HSIC’s 2025 Guidance
The company maintained its adjusted EPS forecast in the range of $4.80-$4.94 for the year. The figure indicates 1-4% growth from the reported figure of 2024. The Zacks Consensus Estimate for the metric is currently pegged at $4.85 per share.
Projected revenue growth for 2025 also remains unchanged at nearly 2-4% compared with the year-ago figure. The Zacks Consensus Estimate for revenues is currently pegged at $12.96 billion.
Our Take on HSIC
Henry Schein missed on earnings but beat revenues in the second quarter of 2025. The bottom line was also down slightly on a year-over-year basis. The contraction of both the margins is discouraging.
On a promising note, the company has entered the second quarter with solid momentum, reflecting confidence in its core business fundamentals. Henry Schein is advancing its BOLD+1 Strategic Plan, which has been refreshed for 2025 to 2027. The plan is focused on growing the distribution business through increasing operational efficiency and enhancing customer experience, growing the dental and medical specialty businesses and corporate brand products, and further developing its digital footprint and digital solutions.
HSIC’s Zacks Rank & Key Picks
HSIC currently carries a Zacks Rank #3 (Hold).
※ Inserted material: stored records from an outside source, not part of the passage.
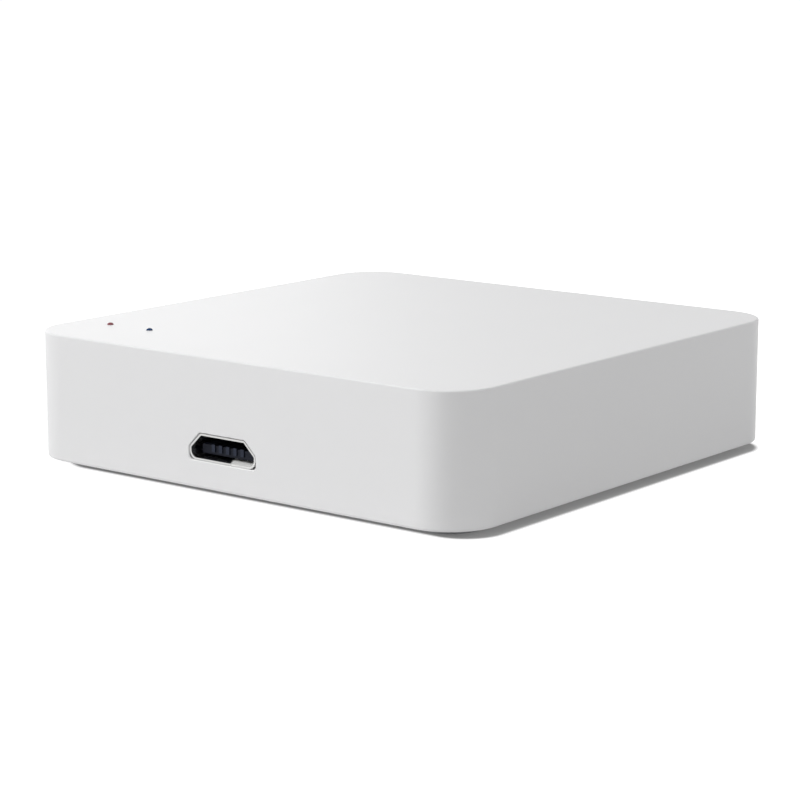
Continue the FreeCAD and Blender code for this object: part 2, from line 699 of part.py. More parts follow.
def board_screw(name, x, y):
    """A pan-head screw; its cross recess and its fine thread aren't modelled."""
    body = new_body(name)
    profile = sketch_on(body, "screw_profile", "XZ_Plane")
    shank = cell("screw_shank") / 2
    head = cell("screw_head") / 2
    add_outline(profile, [
        (0, -cell("screw_length"), 0),
        (shank, -cell("screw_length"), 0),
        (shank, 0, 0),
        (head, 0, 0),
        (head, cell("screw_head_height") - cell("screw_head_bevel"), 0),
        (head - cell("screw_head_bevel"), cell("screw_head_height"), 0),
        (0, cell("screw_head_height"), 0),
    ])
    revolve(body, "screw_turn", profile)
    return place(body, x, y, board_top)


# Power socket: a drawn steel tube with a flared mouth, an insulator and five contacts

def socket_shell():
    body = new_body("socket_shell")
    flare_start = mouth_face - cell("socket_flare")
    tube = sketch_on(body, "tube_outline", "XZ_Plane", flare_start)
    mouth_outline(tube, *TUBE, cell("tube_low_round"))
    mouth = sketch_on(body, "mouth_outline", "XZ_Plane", mouth_face)
    mouth_outline(mouth, *MOUTH, cell("mouth_low_round"))
    flare = body.newObject("PartDesign::AdditiveLoft", "flare")
    flare.Profile = tube
    flare.Sections = [mouth]
    flare.Ruled = True
    solid = pad(body, "tube", tube, cell("socket_depth") - cell("socket_flare"), backwards=True)
    ends = (-number(mouth_face), -number(socket_back))
    doc.recompute()
    sheet_wall = body.newObject("PartDesign::Thickness", "sheet_wall")
    sheet_wall.Base = (solid, [f"Face{index}" for index, face in enumerate(solid.Shape.Faces, start=1)
                               if face.BoundBox.YLength < 1e-4 and near_any(face.BoundBox.YMin, ends)])
    sheet_wall.Reversed = True
    bind(sheet_wall, "Value", cell("socket_sheet"))
    body.Tip = sheet_wall

    legs = sketch_on(body, "leg_outline", "XY_Plane", board_level - cell("leg_tip"))
    half = cell("tube_width") / 2
    rear = -(leg_rear + cell("leg_pitch"))
    for side in (-1, 1):
        inner = (half - cell("socket_sheet")) * side
        outer = half * side
        low_x, high_x = (inner, outer) if side > 0 else (outer, inner)
        add_box(legs, cell("socket_offset") + low_x, rear - cell("leg_length"),
                cell("socket_offset") + high_x, rear)
    leg_rise = socket_level - cell("shoulder_drop") - cell("mouth_shoulder_round") - board_level
    pair = pad(body, "front_legs", legs, leg_rise + cell("leg_tip"))
    in_a_row(body, "all_legs", [pair], "Y_Axis", cell("leg_pitch"), 2)
    return body


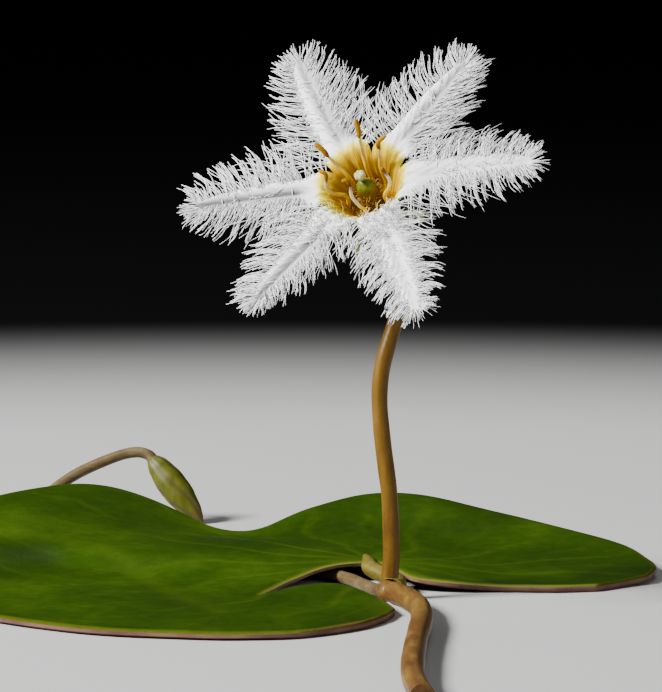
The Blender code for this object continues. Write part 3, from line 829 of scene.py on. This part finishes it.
def waved(chance, paths, size):
    # gives each hair its own waves, growing from nothing at its root
    hairs, points, _ = paths.shape
    along = np.linspace(0, 1, points)[None, :, None]
    for turns, share in hairWaves:
        way = chance.normal(size=(hairs, 1, 3))
        phase = chance.uniform(0, fullTurn, (hairs, 1, 1))
        wave = np.sin(fullTurn * turns * along + phase) - np.sin(phase)
        paths = paths + way * wave * size[:, None, None] * along ** 0.6 * share
    return paths


def hairPaths(root, firstWay, tip, lastWay, points):
    # smooth curves that leave the root one way and reach the tip another
    reach = np.linalg.norm(tip - root, axis=1, keepdims=True)
    afterRoot = root + firstWay * reach * 0.4
    beforeTip = tip - lastWay * reach * 0.35
    t = np.linspace(0, 1, points)[None, :, None]
    return (root[:, None] * (1 - t) ** 3 + 3 * afterRoot[:, None] * t * (1 - t) ** 2
            + 3 * beforeTip[:, None] * t ** 2 * (1 - t) + tip[:, None] * t ** 3)


def fringePaths(petal):
    # the hairs of one petal in its flat axes, and how thick each is
    start, length, deep = petals["start"], petal["length"], fringe["deep"]
    chance = np.random.default_rng(fringe["seed"] + petal["number"])
    draw, vary = chance.uniform, chance.normal
    paths, sizes, widths = [], [], []

    def grow(root, first, tip, last, wave, width=1.0):
        paths.append(hairPaths(root, unit(first), tip, unit(last), fringe["points"]))
        sizes.append(np.full(len(root), wave))
        widths.append(width * draw(0.82, 1.15, len(root)))

    def wayOf(*parts):
        return unit(np.column_stack(np.broadcast_arrays(*parts)))

    def rootAt(x, aside, deep):
        # a root on the blade, aside of its midline by a share of its half width
        half = bladeHalf(bladeShare(petal, x)) * slimmer(petal, x, aside)
        return np.column_stack([x, aside * half, bladeTop(petal, x, aside * half, half) - deep])

    def sprout(x, aside, deep, ways, reach, first, last, wave, width=1.0):
        # hairs that keep near one way from root to tip
        root, way = rootAt(x, aside, deep), wayOf(*ways)
        grow(root, way + first, root + way * reach[:, None], way + last, wave, width)

    def growLock(layer, centre, locks, side, hand):
        # one layer of one lock of hairs on a margin
        middle = min(centre + layer["off"] / locks, 0.99)
        crowd = max(0.0, 1.0 - layer["thinned"] * max(0.0, 1.0 - middle / 0.34))
        hairs = int(crowd * layer["hairs"] / locks + draw(0, 1))
        tilt = draw(*layer["tilt"])
        lean = petal["leans"][side] + 0.7 * middle ** 1.4 + layer["lean"] + draw(-0.12, 0.12)
        reach = fringe["sideHair"] * (1.0 - 0.47 * middle ** 2.3) * layer["reach"] * draw(0.86, 1.08)
        reach *= (1.0 + 0.3 * max(0.0, 0.4 - middle)) * petal["fullness"][side]
        reach *= 1.0 - petal["endTrim"][side] * min(1.0, max(0.0, middle - 0.6) / 0.35)
        x = start + length * clamped(middle + draw(-0.42, 0.42, hairs) / locks)
        aside = np.maximum(draw(*layer["roots"], hairs), petal["bareFrom"][side] + 0.2 * draw(0, 1, hairs))
        root = rootAt(x, hand * aside, layer["deep"])
        way = unit(np.array([lean, hand, tilt]))
        target = np.array([start + length * middle, hand * float(bladeHalf(middle)), -0.1]) + way * reach
        spread = vary(size=(hairs, 3)) * (1.2 / locks, 0.07, 0.06)
        tip = root + (target + spread - root) * draw(0.78, 1.03, hairs)[:, None]
        first = wayOf(vary(0.25, 0.12, hairs), hand, tilt * 0.8 + 0.3)
        grow(root, first, tip, way + (0.3, 0.0, -0.1) + vary(size=(hairs, 3)) * 0.22, 0.045)

    for side, hand in enumerate((1.0, -1.0)):
        centres = lockCentres(petal, side)
        for layer in fringe["layers"]:
            for centre in centres:
                growLock(layer, centre, len(centres), side, hand)
        # short hairs that thicken the margin
        short = fringe["short"]
        x = start + length * draw(0.25, 1, short)
        share = (x - start) / length
        sprout(x, hand * draw(0.8, 1.0, short), 0.05,
               (0.4 + 0.6 * share + vary(0, 0.2, short), hand, draw(0.0, 0.8, short)),
               draw(0.5, 1.2, short) * (1 - 0.3 * share), (0.0, 0.0, 0.3), (0.3, 0.0, -0.1), 0.04)
        # long fine hairs near the throat that run side by side and cross the neighbours'
        loose = fringe["loose"]
        x = start + length * (np.arange(loose) + draw(0, 1, loose)) / loose * 0.46
        root = rootAt(x, hand * draw(0.75, 1.0, loose), 0.05)
        way = wayOf(vary(1.35, 0.25, loose), hand, draw(-0.1, 0.5, loose))
        tip = root + way * draw(2.4, 4.0, loose)[:, None] * petal["looseReach"]
        first = wayOf(vary(0.35, 0.15, loose), hand, vary(0.45, 0.15, loose))
        grow(root, first, tip, way + (0.6, 0.0, -0.1) + vary(size=(loose, 3)) * 0.3, 0.08, 0.78)
        # fine hairs that lie over the half blade like a feather's barbs and sweep towards the tip
        barbs = petal["barbs"][side]
        x = start + 1.7 + (length - 2.4) * (np.arange(barbs) + draw(0, 1, barbs)) / barbs
        sprout(x, hand * draw(0.02, 0.9, barbs), deep,
               (vary(petal["barbLeans"][side], 0.16, barbs), hand, draw(0.02, 0.3, barbs)),
               draw(1.4, 2.8, barbs) * (1.1 - 0.55 * bladeShare(petal, x)),
               (0.1, hand * 0.4, 0.6), (0.4, 0, -0.25), 0.06, 0.8)
    # the fan at the end
    fan, locks, widest = fringe["fan"], fringe["fanLocks"], fringe["fanTurn"]
    turn = np.linspace(-widest, widest - 1.2 * petal["endTrim"][0], locks)[chance.integers(0, locks, fan)]
    turn = turn + vary(0, 0.045, fan)
    x = start + length * (0.995 - 0.05 * np.abs(turn) * draw(0.6, 1.4, fan))
    sprout(x, np.sin(turn) * 0.9, draw(0.0, 0.1, fan),
           (np.cos(turn * 0.8), np.sin(turn * 0.8), draw(-0.25, 0.6, fan)),
           draw(1.0, 1.62, fan), vary(size=(fan, 3)) * 0.15, vary(size=(fan, 3)) * 0.12, 0.035)
    # a few stray hairs that wriggle over the crease
    stray = petal["strays"]
    hand = np.where(draw(size=stray) < 0.5, 1.0, -1.0)
    x = start + 2.2 + (length - 3.6) * draw(0, 1, stray)
    sprout(x, hand * draw(0.05, 0.4, stray), deep,
           (draw(-0.2, 1.2, stray), -hand * draw(0.1, 1.0, stray), draw(0.1, 0.22, stray)),
           draw(0.8, 1.6, stray), (0.0, 0.0, 0.3), (0.0, 0.0, -0.3), 0.15, 1.05)
    # soft down on the foot of the two petals in front
    down = petal["down"]
    x = start + draw(-0.1, 2.4, down)
    sprout(x, draw(-0.95, 0.95, down), deep,
           (draw(-0.7, 0.9, down), vary(0, 0.7, down), draw(0.35, 1.0, down)),
           draw(0.4, 1.05, down), (0.0, 0.0, 0.5), vary(size=(down, 3)) * 0.5, 0.1, 0.85)
    return waved(chance, np.concatenate(paths), np.concatenate(sizes)), np.concatenate(widths)


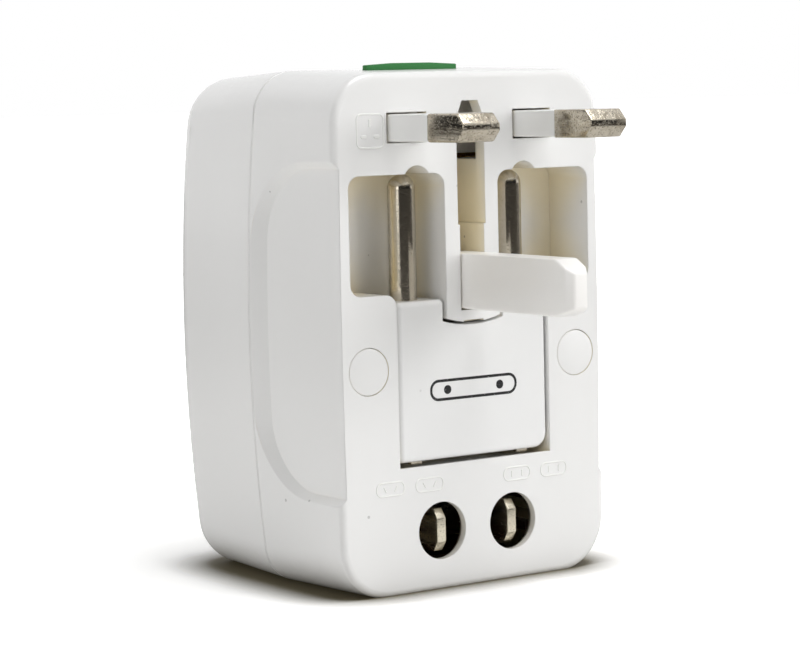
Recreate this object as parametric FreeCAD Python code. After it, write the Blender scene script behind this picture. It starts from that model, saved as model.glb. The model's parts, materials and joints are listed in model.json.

Some better-ranked stocks from the broader medical space are Boston Scientific (BSX - Free Report) , Cardinal Health (CAH - Free Report) and Cencora (COR - Free Report) .
Boston Scientific, carrying a Zacks Rank #2 (Buy) at present, reported a second-quarter 2025 adjusted EPS of 75 cents, which beat the Zacks Consensus Estimate by 4.2%. You can see the complete list of today’s Zacks #1 Rank (Strong Buy) stocks here.
Revenues of $5.06 billion topped the Zacks Consensus Estimate by 2.3%. BSX has a long-term earnings growth rate of 14% compared with the industry’s 14.2%.
Cardinal Health, carrying a Zacks Rank #2 at present, posted third-quarter fiscal 2025 adjusted EPS of $2.35, which exceeded the Zacks Consensus Estimate by 9.3%. Revenues of $54.88 billion missed the Zacks Consensus Estimate by 0.3%.
CAH has an estimated long-term earnings growth rate of 10.9% compared with the industry’s 9.9%.
Cencora currently carries a Zacks Rank #2. The Zacks Consensus Estimate for third-quarter fiscal 2025 adjusted EPS is currently pegged at $3.78 and the same for revenues is pinned at $80.33 billion.
Cencora has an estimated long-term growth rate of 12.8%. COR’s earnings yield of 5.4% compares favorably with the industry’s 4.1%.